The material used in this investigation was taken from young animals at the end of a feeding period of about five months, and towards the end of the hibernating period after fasting for four or five months.
The regions of the enteron that were studied were as follows: the tip and base of the tongue; the anterior and posterior regions of the roof of the mouth; the anterior and posterior regions of the œsophagus; the cardiac, fundic, and pyloric regions of the stomach; the anterior, middle, and posterior regions of the small intestine; the anterior and posterior regions of the large intestine. Since the work was started at the end of the hibernating period, the tissues of that period were studied and drawn first.
The only difference between the structure of the tip of the tongue during hibernation and during the feeding season is that the scaly epithelium with which it is covered is somewhat thicker and more compact in the former than in the latter condition, though even this difference may have been due to differences in the ages of the animals used. The base of the tongue differs from the tip in having a thicker epithelium and in having compound tubulo-alveolar glands. These glands in the hibernating animal have many more alveoli than in the feeding animal, though this, again, may have been due to the difference in age.
The lining of the roof of the mouth is essentially the same as that of the tongue. The glands are found only in the posterior region. The slight differences in the papillæ here found may easily be due to the difference in age.
The œsophagus shows the usual layers for that region. Its epithelium is partly ciliated in the anterior part. The muscularis mucosa is very scant in the anterior region. The only difference between the two stages is that in the feeding the muscularis mucosa in the anterior region is much more strongly developed than in the hibernating stage; and in the former the nuclei of the epithelium are not arranged in two zones as in the latter.
The stomach has the usual layers, and has essentially the same structure in the three regions studied, except that the wall in the fundic region is much the thickest, due mainly to the great thickness of the middle muscle layer. Only one kind of cell is found in the gastric glands. No difference is to be noted between the hibernating and feeding conditions.
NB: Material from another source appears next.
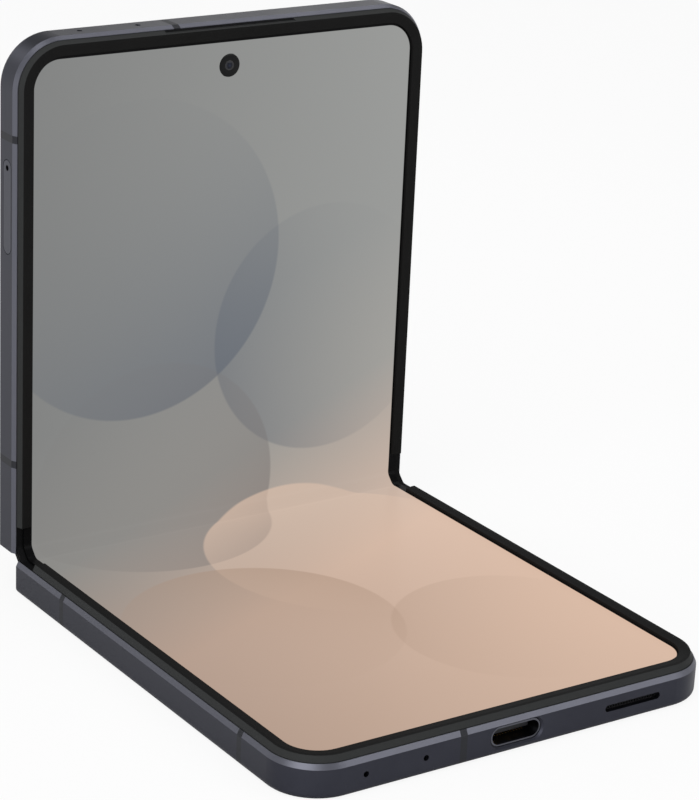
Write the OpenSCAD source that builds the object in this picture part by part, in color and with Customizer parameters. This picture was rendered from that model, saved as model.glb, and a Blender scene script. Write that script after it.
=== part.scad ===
// Foldable clamshell phone, drawn with its two halves at a right angle.
// X runs along the hinge, the lower half lies on its rear face with the display up,
// its free end points to -Y and the upper half stands at the back.
// The origin is the middle of the lower half's rear face.
// Pieces of a half are drawn in the half's own frame: X, V from the fold to the free end,
// Z from the rear face. Pieces of the hinge are drawn in the spine's frame: X, Y across the
// fold, W up from the display surface.

/* [Body] */
// Width of the phone, along the hinge
body_w = 75.2; // [72:0.1:82]
// Length of each half, from the fold to its free end
half_l = 83.35; // [82:0.05:92]
// Height of the metal frame above the rear face
frame_h = 5.45; // [5.3:0.05:5.6]
// Height of the display surface above the rear face
display_z = 5.8; // [5.7:0.05:6.2]
// Height of the bezel's ridge above the display surface
bezel_rise = 0.7; // [0.5:0.05:0.9]
// Plan radius of the free corners
corner_r = 8; // [6.5:0.5:10]
// Rounding along the rear edges of the frame
edge_r = 0.9; // [0.5:0.1:1.1]
// Width of the bevel along the rim
bevel_w = 0.4; // [0.2:0.05:0.45]
// Height of the bevel along the rim
bevel_h = 0.8; // [0.4:0.1:1]
// Thickness of the frame's side wall
wall = 1.5; // [1.4:0.05:1.8]
// Thickness of the rim that stands outside the bezel
rim_t = 0.5; // [0.47:0.01:0.55]
// Thickness of the plate between the battery and the display
midplate_t = 0.5; // [0.4:0.05:0.6]
// Thickness of the rear glass
glass_t = 0.6; // [0.5:0.05:0.7]
// Distance from a side of the phone to the edge of the rear glass
glass_inset = 1.15; // [1.12:0.01:1.3]

/* [Display] */
// Thickness of the flexible display panel
panel_t = 0.45; // [0.4:0.01:0.47]
// Thickness of the metal plate behind each flat part of the display
plate_t = 0.25; // [0.2:0.01:0.3]
// Distance from a side of the phone to the edge of the display panel
panel_inset = 1.7; // [1.65:0.05:1.8]
// Distance from a side of the phone to the inner edge of the bezel
bezel_inset = 2.75; // [2.5:0.05:3]
// Distance from a side of the phone to the ridge of the bezel
ridge_inset = 1.02; // [0.9:0.02:1.1]
// Distance from the fold to the end of each bezel arm
bezel_end = 4.7; // [4.65:0.05:6]
// Radius of the camera hole in the display
punch_r = 1.9; // [1.8:0.05:2.2]
// Distance from the free end to the middle of the camera hole
punch_end = 7.1; // [7:0.1:7.4]

/* [Fold] */
// Angle between the two display faces as drawn
opening_deg = 90; // [85:1:100]
// Distance of each hinge axis from the fold's middle when the phone is flat
axis_e = 1.05; // [1:0.01:1.1]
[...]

The chief peculiarity of the small intestine is the apparent entire absence of the submucosa. Goblet cells are also wanting. The greater diameter of the anterior region is due both to the greater diameter of the lumen and to the greater thickness of the walls. The middle and posterior regions have about the same diameter, though the mucosa becomes thinner and less complicated caudad. There is practically no difference between the hibernating and feeding stages.
The anterior and posterior regions of the large intestine have essentially the same structure. No difference can be seen between the hibernating and feeding conditions.
CHAPTER VI
THE UROGENITAL ORGANS
Figure [54] represents the urogenital apparatus of a thirty-inch female specimen of Alligator mississippiensis. [Figure 55] shows the corresponding organs of a male A. lucius; reproduced from Bronn.